We know that President Biden will likely use much of his forthcoming State of the Union address (can he actually deliver it?) this week to push his infrastructure plan, and pay for it by eliminating Trump’s “tax cuts on the wealthy,” or some other canard to reflect his 2020 campaign promise. He will also finally present his official budget proposal, which kicks of the budget and reconciliation season for Fiscal Year 2022, which begins Oct. 1st. Despite higher taxes, don’t expect federal deficits and public debt, now approaching $30 trillion, to go down.
And as we now know, federal budgets not only do not require a presidential signature, they can’t be filibustered under Senate rules. And the reconciliation bills that follow do require a presidential signature (they contain real tax law changes to pay for spending), are also exempt from Senate filibusters. They simply need a unified Democratic caucus (or, a disloyal Republican to overcome each wandering Democrat, if there are any). We now know that Senate Democrats can use more than one reconciliation bill if necessary to get much of their wish list through Congress.

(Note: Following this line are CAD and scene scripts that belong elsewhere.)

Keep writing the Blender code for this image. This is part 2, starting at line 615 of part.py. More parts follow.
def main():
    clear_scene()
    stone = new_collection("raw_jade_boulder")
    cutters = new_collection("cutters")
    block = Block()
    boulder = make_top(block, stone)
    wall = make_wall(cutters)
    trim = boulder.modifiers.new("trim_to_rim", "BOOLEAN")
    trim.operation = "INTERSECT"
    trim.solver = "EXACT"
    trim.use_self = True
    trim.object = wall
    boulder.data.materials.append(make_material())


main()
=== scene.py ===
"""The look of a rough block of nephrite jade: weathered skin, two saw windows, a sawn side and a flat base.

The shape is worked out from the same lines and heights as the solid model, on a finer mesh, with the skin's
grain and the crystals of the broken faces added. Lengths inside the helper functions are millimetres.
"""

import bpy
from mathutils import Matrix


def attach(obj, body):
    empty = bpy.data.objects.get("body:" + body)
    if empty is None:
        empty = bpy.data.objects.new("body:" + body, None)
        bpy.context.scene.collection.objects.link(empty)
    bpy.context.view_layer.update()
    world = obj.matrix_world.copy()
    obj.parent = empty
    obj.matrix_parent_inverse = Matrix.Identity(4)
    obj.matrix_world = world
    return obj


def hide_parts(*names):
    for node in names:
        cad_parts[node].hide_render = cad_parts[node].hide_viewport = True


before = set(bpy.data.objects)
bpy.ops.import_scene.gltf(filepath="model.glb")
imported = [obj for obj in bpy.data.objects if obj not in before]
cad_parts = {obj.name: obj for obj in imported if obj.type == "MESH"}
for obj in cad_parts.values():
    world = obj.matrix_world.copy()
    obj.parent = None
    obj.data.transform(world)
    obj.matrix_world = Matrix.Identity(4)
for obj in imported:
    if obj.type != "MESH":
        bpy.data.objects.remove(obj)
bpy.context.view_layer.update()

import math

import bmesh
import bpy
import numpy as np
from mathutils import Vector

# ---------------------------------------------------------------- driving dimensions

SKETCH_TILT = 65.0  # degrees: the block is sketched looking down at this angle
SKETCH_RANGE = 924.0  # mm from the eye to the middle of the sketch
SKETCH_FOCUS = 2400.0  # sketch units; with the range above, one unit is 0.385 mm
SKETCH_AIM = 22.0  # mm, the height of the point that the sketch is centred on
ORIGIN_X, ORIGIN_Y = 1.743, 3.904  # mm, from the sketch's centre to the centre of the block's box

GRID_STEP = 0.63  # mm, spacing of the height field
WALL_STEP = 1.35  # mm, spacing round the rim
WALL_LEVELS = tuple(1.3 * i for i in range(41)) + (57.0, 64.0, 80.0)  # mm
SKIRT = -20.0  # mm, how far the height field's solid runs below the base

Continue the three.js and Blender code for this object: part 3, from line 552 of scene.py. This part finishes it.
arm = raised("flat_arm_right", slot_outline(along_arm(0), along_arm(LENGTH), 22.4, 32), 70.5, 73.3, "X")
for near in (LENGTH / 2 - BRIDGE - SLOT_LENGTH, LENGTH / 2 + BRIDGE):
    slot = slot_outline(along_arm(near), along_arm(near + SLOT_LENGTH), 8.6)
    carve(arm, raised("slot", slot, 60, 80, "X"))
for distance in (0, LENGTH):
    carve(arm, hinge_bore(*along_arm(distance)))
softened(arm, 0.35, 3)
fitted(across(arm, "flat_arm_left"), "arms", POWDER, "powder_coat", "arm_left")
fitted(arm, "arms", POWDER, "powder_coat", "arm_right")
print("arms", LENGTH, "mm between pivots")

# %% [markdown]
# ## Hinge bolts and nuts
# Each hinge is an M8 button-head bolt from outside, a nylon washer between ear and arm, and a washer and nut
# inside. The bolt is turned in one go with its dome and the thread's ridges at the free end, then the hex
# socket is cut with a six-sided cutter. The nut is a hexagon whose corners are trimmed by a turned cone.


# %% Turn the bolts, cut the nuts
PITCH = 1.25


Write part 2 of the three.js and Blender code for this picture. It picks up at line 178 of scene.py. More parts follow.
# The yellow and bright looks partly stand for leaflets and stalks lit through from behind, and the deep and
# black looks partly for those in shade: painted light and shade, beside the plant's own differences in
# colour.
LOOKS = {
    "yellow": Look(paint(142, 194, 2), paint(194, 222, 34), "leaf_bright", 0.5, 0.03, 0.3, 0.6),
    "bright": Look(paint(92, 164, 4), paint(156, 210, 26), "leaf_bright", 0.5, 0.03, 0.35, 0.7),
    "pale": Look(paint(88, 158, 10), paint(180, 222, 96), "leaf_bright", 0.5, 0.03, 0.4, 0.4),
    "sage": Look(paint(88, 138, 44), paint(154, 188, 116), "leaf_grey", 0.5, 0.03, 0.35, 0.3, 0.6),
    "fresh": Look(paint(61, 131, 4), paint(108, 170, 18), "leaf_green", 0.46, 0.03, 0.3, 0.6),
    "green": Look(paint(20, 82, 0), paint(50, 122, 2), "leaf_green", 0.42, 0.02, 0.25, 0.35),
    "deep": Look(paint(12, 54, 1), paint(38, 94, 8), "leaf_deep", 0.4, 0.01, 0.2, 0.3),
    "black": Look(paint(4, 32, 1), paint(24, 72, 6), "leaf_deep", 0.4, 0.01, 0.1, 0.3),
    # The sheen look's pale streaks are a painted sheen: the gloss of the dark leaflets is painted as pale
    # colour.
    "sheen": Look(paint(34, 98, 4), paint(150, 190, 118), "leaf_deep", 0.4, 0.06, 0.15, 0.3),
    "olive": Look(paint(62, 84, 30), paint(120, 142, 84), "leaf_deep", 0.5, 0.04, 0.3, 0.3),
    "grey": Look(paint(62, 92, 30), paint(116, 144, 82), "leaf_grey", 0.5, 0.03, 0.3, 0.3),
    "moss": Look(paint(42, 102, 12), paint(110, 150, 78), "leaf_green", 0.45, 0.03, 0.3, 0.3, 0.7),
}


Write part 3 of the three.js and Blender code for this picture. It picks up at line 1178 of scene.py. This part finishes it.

A budget resolution will likely pass in May; reconciliation(s) will take a while longer - maybe not until the Fall. It will depend on how the votes shape up. A lot of drama has yet to play out.
One thing is certain; there will be surprises in the new tax law (if they are able to enact one) that won’t show up until well after the new law is signed. As Nancy Pelosi once famously said, “…we have to pass the bill so that you can find out what is in it...” Here’s my “surprise” prediction: federal marijuana legalization. As a “revenue raising” measure, of course.
If intelligent and thoughtful patriots were in charge (like us!), the conversation would be on resizing and rescoping our federal government to its constitutional role (looking at you, 9th and 10th Amendments), figuring out what that would cost, and then revamping our tax system to pay for it. Like, taxing things you want less of (like consumption, especially unwelcome pollution, worthless federal programs and agencies, and waste) and taxing less things we need and want (like, income and middle class wealth). I would happily trade income taxes for a carbon or other consumption taxes with exemptions for essential items (food, etc.). A topic for another day, or maybe a very different Congress with a very different President.
But we’re not so lucky. All those federal programs have constituencies that are well organized, funded, and noisy (there’s that squeaky wheel again). And since you have other priorities, like paying bills, raising your kids and working off home mortgages, you don’t have the time to match the power of those squeaky-wheeled groups. So, who is fighting for you?
Meanwhile, pay attention. Your money is on the table. Or more accurately, you are on the menu.